CIO

How a Canberra specialist is helping digitise valuable Nelson Mandela footage

DAMsmart won the global competitive tender process
Nelson Mandela sculpture by artist Marco Cianfanelli

Nelson Mandela sculpture by artist Marco Cianfanelli

In order to preserve and allow access to its highly valuable content, the Nelson Mandela Foundation (NMF) began a global search for a partner to help digitise its collection of audiovisual material.

Based in Johannesburg South Africa, the NMF was founded in 1999 and is the custodian of the documentation of Nelson Mandela’s life and times, and is committed to his living legacy.

Canberra-based audiovisual preservation specialist, DAMsmart, won the global competitive tender in October last year and will have completed the project at the end of this calendar year. The company maintains a history in treating culturally significant collections.

The archive features video recordings of significant charity concerts, events, interviews and promotional material associated with the 46664 global campaign for change, involving about 1200 hours of content.

The project requires the recovery and digitisation of content from video formats including Digital Betacam, HDCAM, Betacam SP, VHS, Mini DV, DVCam, HDV, DVC Pro and XDCam HD. The content in being returned as a digital archive using Lossless JPEG2000 MXF as the preservation master.

“What got us over the line was that we’ve done a range of work for a number of cultural institutions in Australasia, South East Asia, the Pacific, and it was our ability to demonstrate good outcomes and project references around highly significant cultural collections,” DAMsmart general manager, Joe Kelly, said. “We’ve been doing this for nine years now and our depth of demonstrated project success is unparalleled in the market.”

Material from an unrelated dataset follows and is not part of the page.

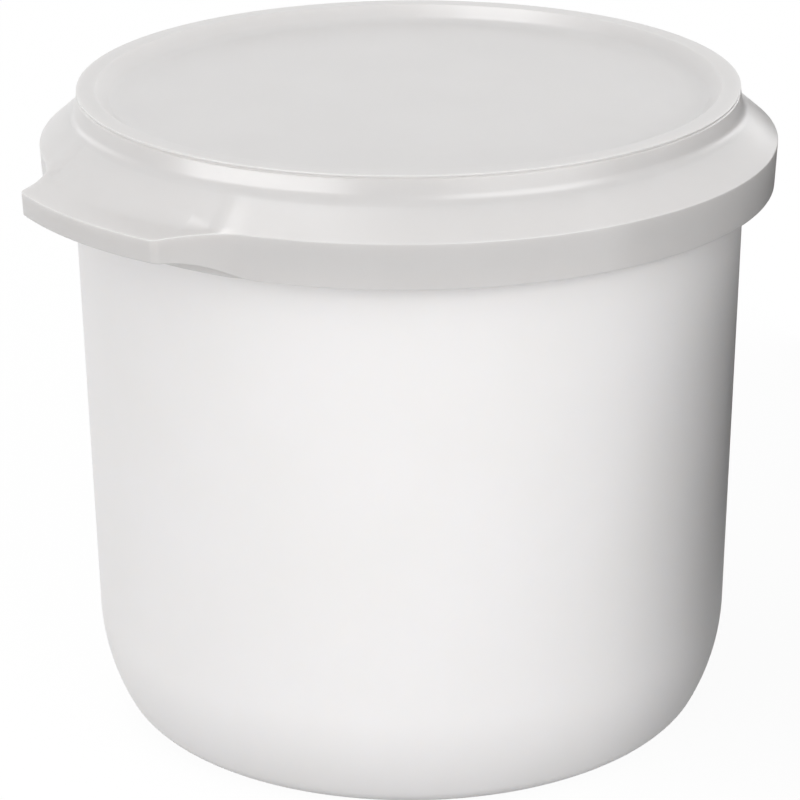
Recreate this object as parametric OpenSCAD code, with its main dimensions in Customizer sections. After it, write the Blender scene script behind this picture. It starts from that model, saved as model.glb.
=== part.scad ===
// Round yogurt maker pot with a push-on lid. Lengths are in millimetres, angles in degrees.
// The pot stands on z = 0 with its axis along z. The lid's pull tab points along -y.

/* [Show] */
// Piece to draw, or all of them in place

/* [Pot] */
// Height of the pot, from the table to the top of its rim
pot_h = 109.7; // [80:0.1:160]
// Diameter that the outside of the tapered wall would have at the table
pot_d = 118.4; // [90:0.2:160]
// Taper of the wall, from upright
draft = 1.13; // [0.5:0.01:2.5]
// Thickness of the wall and the floor
wall_t = 1.6; // [1.2:0.1:2.4]
// How far in from the wall the round bottom edge reaches
heel_w = 9; // [7:0.5:14]
// Radius of the bottom edge where it meets the foot
heel_r = 6; // [4:0.5:6.5]
// Radius of the long curve that leads from the bottom edge into the wall
side_r = 38; // [24:1:60]
// Width of the ring that the pot stands on
foot_w = 4; // [2:0.5:8]
// Height of the hollow inside that ring
foot_h = 1; // [0.5:0.1:2]
// Width of the step from the ring to the hollow
step_w = 0.5; // [0.2:0.1:1]
// Diameter of the dimple round the moulding gate, under the floor
gate_d = 9; // [6:0.5:14]
// Depth of that dimple
gate_h = 0.4; // [0.2:0.1:0.6]
// Diameter of the gate's cut-off stub
stub_d = 2; // [1:0.2:4]
// Length of the stub that shows in the dimple
stub_h = 0.2; // [0.1:0.05:0.3]

/* [Rim] */
// How far the rim stands out from the wall
rim_w = 3.9; // [3.4:0.1:6]
// Thickness of the rim's top
rim_t = 1.4; // [1:0.1:2]
// Height of the rim with its turned-down lip
lip_h = 5.6; // [4:0.1:7]
// Thickness of the turned-down lip
lip_t = 1.3; // [1:0.1:1.8]
// Radius of the rim's edges
rim_r = 0.5; // [0.2:0.1:0.6]

/* [Lid] */
// Thickness of the lid's panel, raised ring and shoulder
lid_t = 1.2; // [0.8:0.1:1.6]
// Height of the lid's flat panel above the pot's rim
panel_h = 7.2; // [6:0.1:12]
// Height of the raised ring above the panel
ring_h = 2.7; // [2:0.1:5]
// Width of the flat top of the raised ring
ring_w = 3.4; // [3.1:0.1:6]
// Width of the sloping inner side of the raised ring
slope_w = 1.9; // [1:0.1:4]
// Height of that slope
slope_h = 1.5; // [0.8:0.1:1.8]
// Width of the fillet between that slope and the panel
fillet_w = 4.2; // [2:0.1:8]
// How much of the fillet's width its steep end takes
fillet_end_w = 1; // [0.4:0.1:1.6]
// Radius of the raised ring's edges
ring_r = 0.5; // [0.2:0.1:0.8]
// How far the raised ring stands out past the plug
ring_out = 0.5; // [0:0.1:0.8]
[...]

Kelly said its preservation facilities and equipment had to meet a high level of technical benchmarks, and it had to demonstrate that it could meet the project time frame, provide four comprehensive project references that indicated similar work for other organisations, and an ability to meet all their technical requirements for archiving and quality control.

Beyond digitising the content, the project required DAMsmart to manage the temporary relocation of the collection from South Africa to Australia. Some of the media presented with physical issues, requiring the application of considered and specialist methods to rectify the degradation without harming the content.

“One of the challenges of this project was temporary relocation of the collection from Johannesburg to Canberra, and ensuring the goods are packed well, shipped in a timely fashion and are secure,” he said. “We rely heavily on our logistics partner (Ceva) for that work.”

The digital collection was archived using the BagIT protocol. BagIT is a standardised method for transferring data, developed by the Library of Congress in the USA. At a folder (Bag) level, MD5 checksums are created for all the contents and can be read on import to ensure data has travelled safely. This process enables NMF to verify the Bags when they receive the digital collection back in Johannesburg and import data directly into their Archivematica system.

“A lot of it requires cleaning and conservation prior to processing, which is very time consuming and there’s a pretty tight specification around the creation and inclusion of additional metadata for the collection,” Kelly said. “It’s not one of our biggest projects, but we get a real buzz and benefit out of the social good that comes from our work too.

“Ultimately this part of the Nelson Mandela archive will be made available to the public once we complete our work. They’ll be able to stream video material to schools and educational institutions globally.”

Last year, the Australian National Film and Sound Archives released a paper, Deadline2025, pointing to a very short window in which digitisation of any magnetic media collection can be completed, before there will not be enough replay devices (videotape and audiotape players) available to make it economically viable.